About that last thought I had that I didn’t finish: that’s not so much where my head is at right now, but it warrants more elaboration since it’s the reality of what I’m about to walk into. I was downright sad when I left Floodwood for the last time a few weekends ago. I have a lot of love for that place, my friends up there, and especially the Larva family. It was hard driving south on MN-73 (then back north ten minutes later because I forgot to return Matt’s fishing pole to him and then out of town again) knowing that it would likely be quite some time before I would get a chance to return.
Leaving Minneapolis a couple days later after sharing a meal of the best pizza anywhere (Crescent Moon in Northeast Minneapolis; you haven’t lived until you’ve had their halal meat lover’s football pizza) with my roommate and another one of my favorite people anywhere (Mike Hudy) wasn’t exactly something I was excited to do either. Minnesota has been home for me for the last four years. I graduated from college there. My first relationship(s) were there. I learned how to make chai the Somali way there. I went overseas for more than just a week or two long mission trip from there for the first time. It’s been a profoundly impactful four years and I’ve grown to really feel at home there. That said, all the familiarity with that state and the relationships I’ve built with people there don’t translate to any plans to move back in the future. I won’t rule it out, but I’ve got no intentions right now to return there permanently.
If the first half of why my enthusiasm for this move hasn’t been completely unchecked is that I’m leaving behind a familiarity that I’ve worked four years to achieve, the second is that I’m about to have to do the same thing all over again in a different locale. I’m about halfway across the Pacific now, having left the airport quite some time ago. I didn’t feel the need to start a new header. I don’t enjoy the superficial, small talk-laden part of building friendships with people. I like people, for the most part, don’t get me wrong. It’s just that if I’m in some kind of social situation with people I don’t really know that well it doesn’t take very long at all before the idea of going home and reading a book sounds really great.
One thing I think I kind of regret about how I went into my time at North Central is that I didn’t really make much of an effort socially. I got an apartment right away, found a job within the first few weeks, and confined my involvement with the North Central community to class and not much else. My thinking was that I had a lot of good friends from Master’s Commission, Floodwood, and back home in Michigan already, and that I didn’t need to go through all the work that I did in relationship-building at FMMC because I already had good friends. The problem is that I never really did become good friends with much of anybody at NCU and my friends from before that all live a long ways away and life keeps you busy enough that it’s pretty hard to get what you need relationally from those kind of friendships anyways.

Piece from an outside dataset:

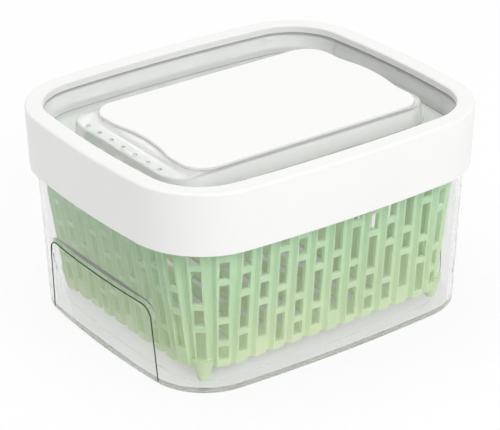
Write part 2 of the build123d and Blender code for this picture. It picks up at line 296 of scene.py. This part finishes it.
white_shell = white_plastic("white_shell_plastic", (0.88, 0.88, 0.872), 0.36, 0.00008)
white_cover = white_plastic("white_cover_plastic", (0.90, 0.90, 0.895), 0.30, 0.00005)
white_inner = white_plastic("white_inner_plastic", (0.80, 0.80, 0.79), 0.50, 0.0001)
print("white finishes:", white_shell.name, white_cover.name, white_inner.name)

# %% [markdown]
# ## The seal
# The seal is soft silicone, pale and a little cloudy. A small amount of Subsurface, which lets
# light wander two millimetres under the skin, gives that cloudy look.

# %% Silicone
light_wander = 0.002
silicone, tree, shader = new_material("pale_silicone", (0.72, 0.74, 0.71), 0.5)
surface = use_group(tree, moulded_surface, Grain_Scale=1500.0, Flow_Scale=40.0)
pale = two_colours(tree, surface.outputs["Flow"], (0.84, 0.85, 0.83), (0.78, 0.79, 0.77))
tree.links.new(pale, shader.inputs["Base Color"])
shader.inputs["Subsurface Weight"].default_value = 0.2
shader.inputs["Subsurface Radius"].default_value = (light_wander, light_wander, light_wander)
bumped(tree, shader, surface.outputs["Grain"], 0.3, 0.0001)
print("seal finish:", silicone.name)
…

I could, and am going to, view this as a fresh start in a good way in that sense. I’ll go against my own inclinations to only put out so much socially and work at having a sense of community in Jakarta. I’m kind of sick of going on about all of that and this whole thing is probably already long enough that no one will actually read this far. Props if you’re still with me.
There’s something rather pacifying about flying over the ocean and seeing the clouds and water leisurely move past. I also rather enjoy long flights when they’re not too crowded (this time I’ve got a whole row by a window to myself, score) and it’s a decent airline. Maybe it’s just because I’ve flown Spirit the last few times I’ve travelled by air anywhere (big mistake, don’t ever do it), but United ain’t bad. Comfy seats, a decent cabin crew, and a legitimately good cup of green tea at one point more than make up for a lousy meal highlighted (lowlighted?) by what has to be the worst rice ever served. Seriously, the whole crew and most of the passengers on this flight are Japanese and the flight itself terminates in Tokyo. I sure hope the sushi is better than that at the airport. That’s one of the things I was most looking forward to about this itinerary: the chance to eat some legit sushi at the Tokyo-Narita airport.

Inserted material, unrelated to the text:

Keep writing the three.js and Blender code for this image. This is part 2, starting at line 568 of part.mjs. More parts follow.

Continuing on the topic of random, unrelated thoughts, I also enjoy the experience of flying from one foreign city to another. It makes me feel like I’m really travelling the world when there’s not the obvious tie of either flying into or out of an American city. I finished my Bill Bryson book: The Mother Tongue: English and How It Got That Way It was pretty interesting considering it was a book on the history of the English language. The last chapter I wanted to stand up and applaud. It was on the future of English, and specifically he talked about how big of a political push there’s been to legally make the US an English-only nation, while contrasting it with saying that our focus might be better served by trying harder to speak English well ourselves considering how far we’ve fallen in that regard. I could opine for a while on that topic, but I’ll save it. Three hours until landing.
8 August 2014. 2:23am. Jakarta, Indonesia
Indonesia is very much like India. At least that’s my take so far on the country. A lot about my initial impression and the first few hours I spent in each country are really similar. I guess you can’t spell Indonesia without India though, can you? That was dumb. I’m lacking sleep and it’s about time for bed. In Tokyo, I got my sushi, but it didn’t really taste any different than sushi I’ve had before in the US. Good, but a bit disappointing still. Based on the 4 hours in the airport I spent there, Japan in general was a bit interesting, definitely weird, and honestly a bit underwhelming. Coming into Jakarta, I didn’t spend a whole lot of time not preoccupied with either my book (started reading The Heavenly Man), a movie, talking to the girl next to me, or looking at the map and judging how far we’ve gotten. Arrival here was chaotic. So many lines did I have to stand in to get what I needed and get out. I got in trouble for taking a few pictures of the chaos while waiting in the line to exit the airport (apparently, you can’t do that?). Two security guys searched my bag and made me delete the pictures from my phone. Nothing more came of that, and I was on my way out of the airport. Here it goes.